Simply enable the inserter when we need something, that is, when the value is greater than 0. You can do this directly in the inserter, without any combinator.

Even after the inserter stops, the cannon will have a couple capsules left in inventory and will shoot a few more times. Make sure you set your required quantity to have enough empty space in the chest to accept a few extra shots.

Cannon-side circuit.

The big trap: Brownouts[edit]

You may be wondering why we don't simply wire the chest to the signal transmitter directly (Sending "What we have") and set the inserter to only insert when the chest has less than what we want (signal < 500).

That will work perfectly fine in normal circumstances. But then, try removing the power pole powering your signal transmitter and see what happens...

Uh oh! Uh oh!

The issue is that if your signal transmitter or receiver ever loses power, even for a brief moment, all signals received will drop to 0. Suddenly, your inserter would see "What we have = 0" and will fire at will! (0 < 500 is true)

Notice how in the proper setup explained previously, where we send "What we need" instead, if the signal drops to 0, the inserter will not be enabled ("We don't need anything", 0 > 0 is false). This is what makes it brownout-proof.

Small improvement using a constant combinator[edit]

You will of course need more than one cannon for your logistics. You could copy the setup above and have one arithmetic combinator for each cannon. But we can use a property of constant combinators to make a simpler setup.

When multiple signals of the same type are wired together, their values are added. We can use values in a constant combinators as our "request" values, negated to reproduce the subtraction we did earlier.

Chest content + negative request values = Chest content - request values = negative "What we need"

This can let you have all of your request values for all your different item types with only a single constant combinator!

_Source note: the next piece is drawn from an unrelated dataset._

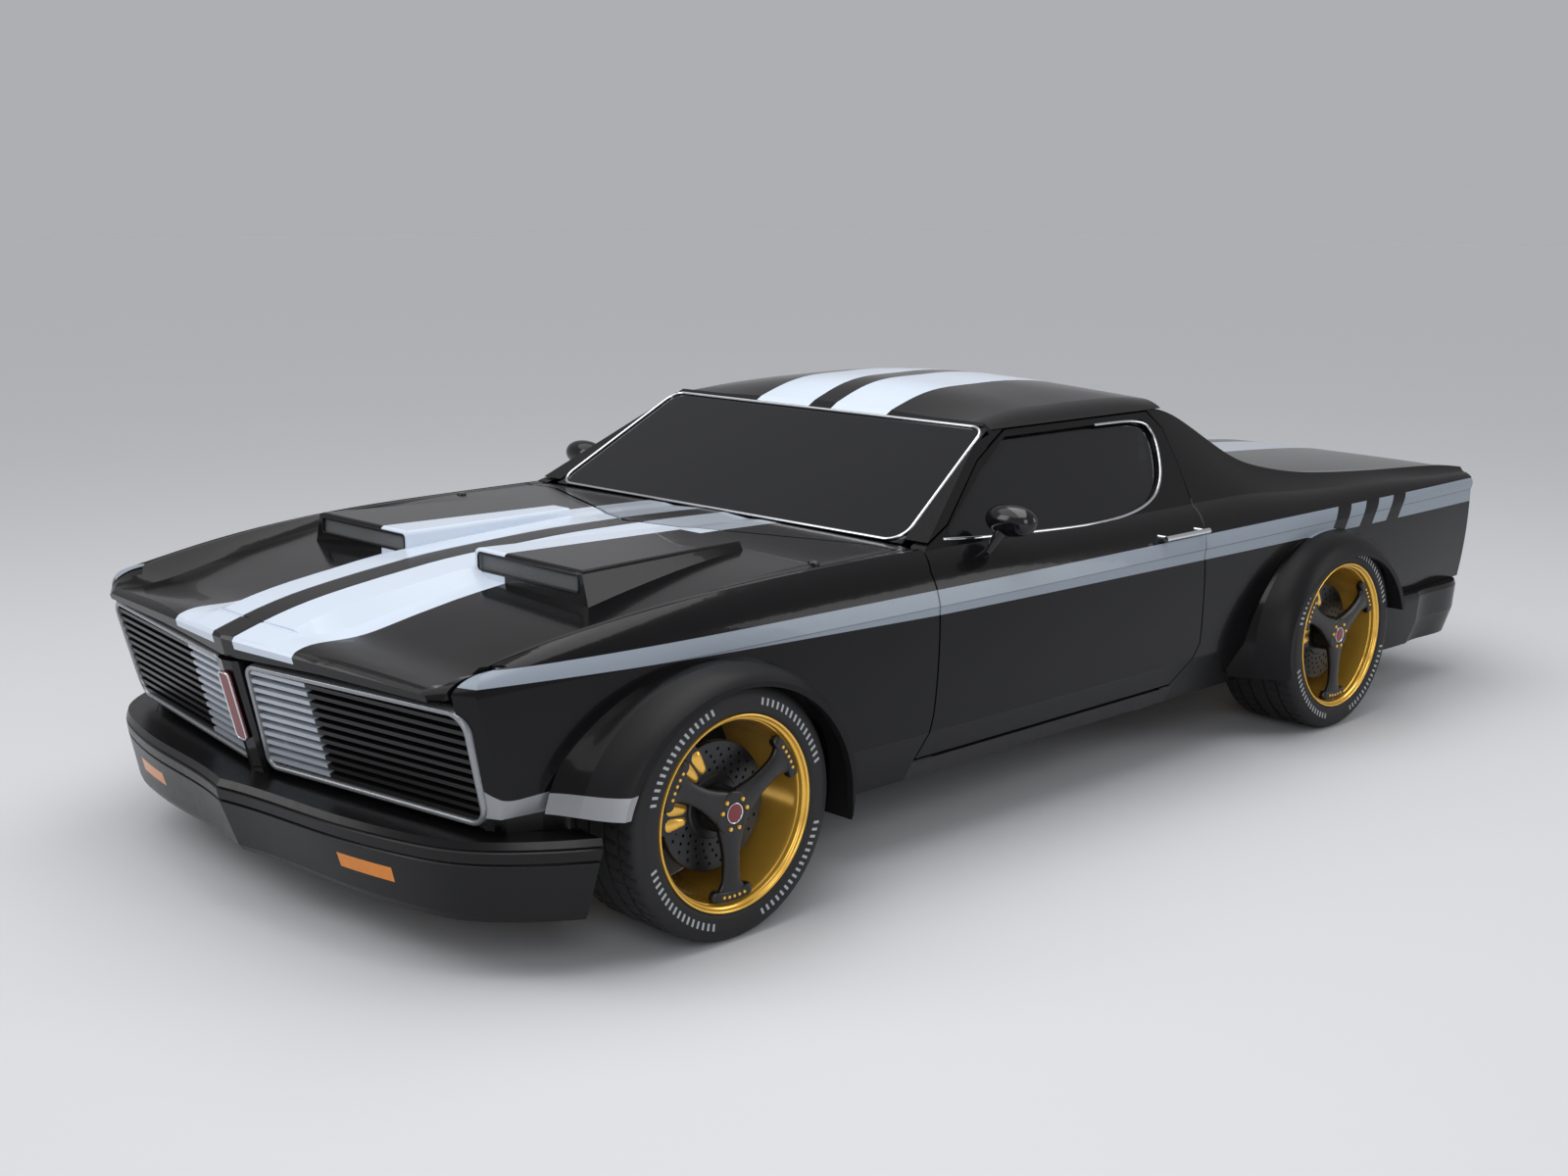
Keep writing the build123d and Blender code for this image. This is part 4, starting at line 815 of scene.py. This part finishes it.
# Ends of the rear bumper, which run on from the middle one to the wheel openings
bumperEnd = {"start": -1.9294, "z": [0.168, 0.215, 0.262, 0.330, 0.350, 0.366],
             "y": [0.934, 0.951, 0.966, 0.972, 0.974, 0.968], "depth": 0.050, "opening": 0.385,
             "taper": 0.016, "steps": 13}


def bumperEndSurface(sign):
    # Closed section carried forward as far as a circle about the axle, drawing in on the way
    z, y = np.array(bumperEnd["z"]), np.array(bumperEnd["y"])
    height, outward = np.r_[z, z[::-1]], np.r_[y, y[::-1] - bumperEnd["depth"]]
    front = axles["rear"] - np.sqrt(bumperEnd["opening"] ** 2 - (height - axles["height"]) ** 2)
    share = np.r_[0, np.linspace(0, 1, bumperEnd["steps"]), 1][:, None]
    width = np.r_[0, np.ones(bumperEnd["steps"]), 0][:, None]
    p = np.stack([bumperEnd["start"] + (front - bumperEnd["start"]) * share,
                  sign * (outward - bumperEnd["taper"] * share ** 2), height + 0 * share])
    middle = p.mean(2, keepdims=True)
    return grid(*(middle + (p - middle) * width), roundV=True)


makePiece("rearBumperEnds", [bumperEndSurface(1), bumperEndSurface(-1)], bumperPaint, "car_body", 40)

mirror = {"middle": (0.430, 0.955, 0.905), "back": 0.0345, "half": (0.054, 0.026), "thick": 0.0012}


def mirrorSurface(sign):
    # Flat oval on the rear of the pod
    share = np.array([0, 1.0, 1.0, 0])[:, None]
    depth = np.array([0, 0, 1.0, 1.0])[:, None] * mirror["thick"]
    turn = onceRound(48)
    x, y, z = mirror["middle"]
    (w, h), back = mirror["half"], mirror["back"]
    return grid(x - back - depth, sign * (y + w * share * np.cos(turn)), z + h * share * np.sin(turn),
                roundV=True)


for side, sign in sides:
    makePiece(f"mirrorGlass_{side}", [mirrorSurface(sign)], chrome, f"door_{side}_body", 40)
print("trims ready")


# Cabin
sewn = {"depth": 0.007, "half": 0.006, "reach": 0.62}


def pad(place, along, outward, size, seams=(), crossSeams=(), bolster=0.0, crown=0.1):
    # Rounded slab: its section shrinks towards both ends by a high power of the distance, and the top is
    # crowned, raised at the sides by a smooth step and pressed in along the seams
    along, outward = np.array(along, float), np.array(outward, float)
    along, outward = along / np.linalg.norm(along), outward / np.linalg.norm(outward)
    across = np.cross(outward, along)
    length, width, thick = size
    t = np.sin(np.linspace(-np.pi / 2, np.pi / 2, 65))[:, None]
    end = (1 - np.abs(t) ** 10) ** 0.3
    inset = min(0.5, thick / width)
    rim = [(-1, -1), (inset - 1, -1), (1 - inset, -1), (1, -1),
           (1, 1), (1 - inset, 1), (inset - 1, 1), (-1, 1)]
    half = np.array([width / 2, thick / 2])
    s, c = (evenly(softened(rim, 3) * half, 120) / half).T
    top = np.clip(c * 2, 0, 1)
    side = np.clip((np.abs(s) - 0.5) / 0.35, 0, 1)
    rise = crown * thick * (1 - s ** 2) * (1 - t ** 2) + bolster * side * side * (3 - 2 * side)
    for seam in seams:
        rise = rise - sewn["depth"] * np.exp(-((s - seam) * width / 2 / sewn["half"]) ** 2)
    for seam in crossSeams:
        press = np.exp(-((t - seam) * length / 2 / sewn["half"]) ** 2)
        rise = rise - sewn["depth"] * press * (np.abs(s) < sewn["reach"])
    high = thick / 2 * c * end + rise * top * end
    wide = s * width / 2 * end ** 0.6
    p = (np.array(place, float) + along * (t * length / 2)[..., None] + across * wide[..., None]
         + outward * high[..., None])
    return grid(p[..., 0], p[..., 1], p[..., 2], roundV=True)


seat = {"y": 0.425, "lean": (-0.085, 0.53),
        "seatCushion": {"at": (0.105, 0.385), "size": (0.52, 0.50, 0.115), "seams": (-0.52, 0.52),
                        "crossSeams": (-0.5, -0.2, 0.1, 0.4), "bolster": 0.022},
        "seatBack": {"at": (-0.150, 0.680), "size": (0.60, 0.49, 0.105), "seams": (-0.52, 0.52),
                     "crossSeams": (-0.6, -0.35, -0.1, 0.15, 0.4), "bolster": 0.026},
        "headRest": {"at": (-0.205, 0.990), "size": (0.13, 0.24, 0.075), "crown": 0.3},
        "seatBase": {"at": (0.10, 0.295), "size": (0.46, 0.42, 0.064), "crown": 0.0}}


def seatPart(name, sign, along, outward):
    # One pad of the seat on the given side
    part = dict(seat[name])
    x, z = part.pop("at")
    return pad((x, sign * seat["y"], z), along, outward, **part)


for side, sign in sides:
    lean, rise = seat["lean"]
    level, leaning = ((1, 0, 0), (0, 0, 1)), ((lean, 0, rise), (rise, 0, -lean))
    for name, way in (("seatCushion", level), ("seatBack", leaning), ("headRest", leaning)):
        piece = makePiece(f"{name}_{side}", [seatPart(name, sign, *way)], leather, "car_body", 60,
                          ("seats",) if name == "seatBack" else ())
    makePiece(f"seatBase_{side}", [seatPart("seatBase", sign, *level)], chassisPaint, "car_body", 40)

# Door cards with an armrest and a pull
doorCard = {"middle": (0.06, 0.833, 0.545), "size": (0.86, 0.40, 0.022), "rest": (-0.06, 0.803, 0.600),
            "restSize": (0.40, 0.055, 0.075), "pull": (0.26, 0.812, 0.650), "pullSize": (0.15, 0.016, 0.016)}
for side, sign in sides:
    body, inward = f"door_{side}_body", (0, -sign, 0)
    card, rest, pull = [tuple(np.array(doorCard[k]) * (1, sign, 1)) for k in ("middle", "rest", "pull")]
    makePiece(f"doorCard_{side}", [pad(card, (1, 0, 0), inward, doorCard["size"], (0.1,), (), 0.0, 0.3),
                                   pad(rest, (1, 0, 0), inward, doorCard["restSize"])], leather, body, 50)
    makePiece(f"doorPull_{side}", [pad(pull, (1, 0, 0), inward, doorCard["pullSize"])], chrome, body, 50)


def turnedAt(profile, place, toward, segments=64):
    # Circle of every (forward, radius) point of the profile about an axis that is square to y
    toward = np.array(toward, float)
    a = np.cross(toward, (0, 1, 0))
    b = np.cross(toward, a)
    forward, radius = np.array(profile).T
    turn = onceRound(segments)[:, None, None]
    p = (np.array(place, float) + toward * forward[None, :, None]
         + (a * np.cos(turn) + b * np.sin(turn)) * radius[None, :, None])
    return grid(p[..., 0], p[..., 1], p[..., 2], roundU=True)


dial = {"x": 0.4795, "z": 0.726, "at": [(0.350, 0.046), (0.500, 0.046), (0.600, 0.030), (0.255, 0.030)]}
dialRings, dialFaces = [], []
for y, r in dial["at"]:
    place = (dial["x"], y, dial["z"])
    edge = [(0, r - 0.004), (0.004, r - 0.003), (0.005, r), (0.004, r + 0.003), (0, r + 0.004), (-0.002, r)]
    dialRings.append(turnedAt(edge, place, (-1, 0, 0)))
    dialFaces.append(turnedAt([(0.0, r - 0.003), (0.0012, r - 0.004), (0.0012, 0)], place, (-1, 0, 0)))
makePiece("dialRings", dialRings, chrome, "car_body", 60)
makePiece("dialFaces", dialFaces, trimBlack, "car_body", 60)
print("cabin ready")

# Woven screens in the scoop mouths, just behind the lip
scoop = {"face": 1.6902, "x": 1.6830, "y": (0.1745, 0.5995), "z": (0.8225, 0.8675), "corner": 0.0095,
         "thick": 0.004, "lip": (0.004, 0.0018)}


def screenPlate(sign):
    # Rounded plate across the mouth
    rim = roundedRim(scoop, scoop["x"], sign)
    share = np.array([0, 1.0, 1.0, 0])[:, None, None]
    depth = np.array([0, 0, -1.0, -1.0])[:, None] * scoop["thick"]
    p = rim.mean(0) + (rim - rim.mean(0)) * share
    return grid(p[..., 0] + depth, p[..., 1], p[..., 2], roundV=True)


def mouthLip(sign):
    # Bead round the mouth on the scoop's front
    return carried(roundedRim(scoop, scoop["face"], sign), beadProfile(*scoop["lip"]), (1, 0, 0))


makePiece("scoopLips", [mouthLip(1), mouthLip(-1)], bumperPaint, "hood_body", 50)
makePiece("scoopScreens", [screenPlate(1), screenPlate(-1)], meshWire.material, "hood_body", 30,
          ("scoop_mesh",))

nozzle = {"at": (1.060, 0.800, 0.8430), "half": (0.013, 0.020), "high": 0.0075, "lean": -0.075}


def nozzleSurface(sign):
    # Washer nozzle: an oval rises by a quarter wave to a flat top
    share = np.array([0, 1, 1, 0.94, 0.78, 0.45, 0])
    rise = np.array([-0.25, -0.25, 0.25, 0.70, 0.95, 1, 1]) * nozzle["high"]
    turn = onceRound(40)[:, None]
    (x, y, z), (a, b) = nozzle["at"], nozzle["half"]
    across = b * share * np.sin(turn)
    return grid(x + a * share * np.cos(turn), sign * (y + across), z + rise + across * nozzle["lean"],
                roundU=True)


makePiece("nozzles", [nozzleSurface(1), nozzleSurface(-1)], trimBlack, "hood_body", 50)

# Engine bay
bay = {"cover": (1.47, 0.185, 0.712), "coverSize": (0.50, 0.13, 0.075), "tilt": 0.35,
       "cleaner": (1.44, 0, 0.700), "radiator": (2.06, 0, 0.490), "radiatorSize": (0.70, 0.32, 0.045),
       "battery": (1.95, -0.455, 0.455), "batterySize": (0.20, 0.16, 0.20), "hose": 0.019,
       "filter": [(0, 0), (0, 0.150), (0.004, 0.156), (0.048, 0.156), (0.052, 0.150), (0.052, 0)],
       "lid": [(0.052, 0), (0.052, 0.158), (0.056, 0.163), (0.060, 0.160), (0.064, 0.140), (0.067, 0.05),
               (0.067, 0.014), (0.073, 0.012), (0.074, 0)],
       "hoses": [[(2.045, 0.20, 0.60), (1.98, 0.19, 0.63), (1.90, 0.12, 0.66), (1.80, 0.10, 0.66),
                  (1.775, 0.09, 0.655)],
                 [(2.045, -0.22, 0.38), (1.97, -0.21, 0.37), (1.88, -0.16, 0.40), (1.80, -0.14, 0.42),
                  (1.775, -0.14, 0.42)]]}


def hoseSurface(path):
    # Circle carried along the softened path
    v = onceRound(16)
    circle = np.stack([bay["hose"] * np.cos(v), bay["hose"] * np.sin(v)], -1)
    return carried(softened(path, 3, closed=False), circle, (0, 0, 1), closed=False)


covers = [pad(np.array(bay["cover"]) * (1, sign, 1), (1, 0, 0), (0, sign * bay["tilt"], 1), bay["coverSize"],
              (-0.45, 0, 0.45)) for sign in (1, -1)]
makePiece("valveCovers", covers, gold, "car_body", 40)
makePiece("airFilter", [turnedAt(bay["filter"], bay["cleaner"], (0, 0, 1), 96)], satinBlack, "car_body", 40)
makePiece("filterLid", [turnedAt(bay["lid"], bay["cleaner"], (0, 0, 1), 96)], chrome, "car_body", 40)
makePiece("radiator", [pad(bay["radiator"], (0, 1, 0), (1, 0, 0), bay["radiatorSize"], crown=0.0)],
          finned.material, "car_body", 40)
makePiece("battery", [pad(bay["battery"], (1, 0, 0), (0, 0, 1), bay["batterySize"], crown=0.0)], satinBlack,
          "car_body", 40)
makePiece("hoses", [hoseSurface(path) for path in bay["hoses"]], rubber, "car_body", 60)
print("engine bay ready")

Because of this trick, our sent signal is now inverted compared to what we had before. Make sure to also invert the inserter conditions so that they only fire on a negative signal.

Just as before, inserters will still be disabled on a 0 signal, so we are still safe from brownouts.

We switch the inserter's conditions to "signal < 0" Using a constant combinator with negative values

Enjoy the constant sound of cannons firing!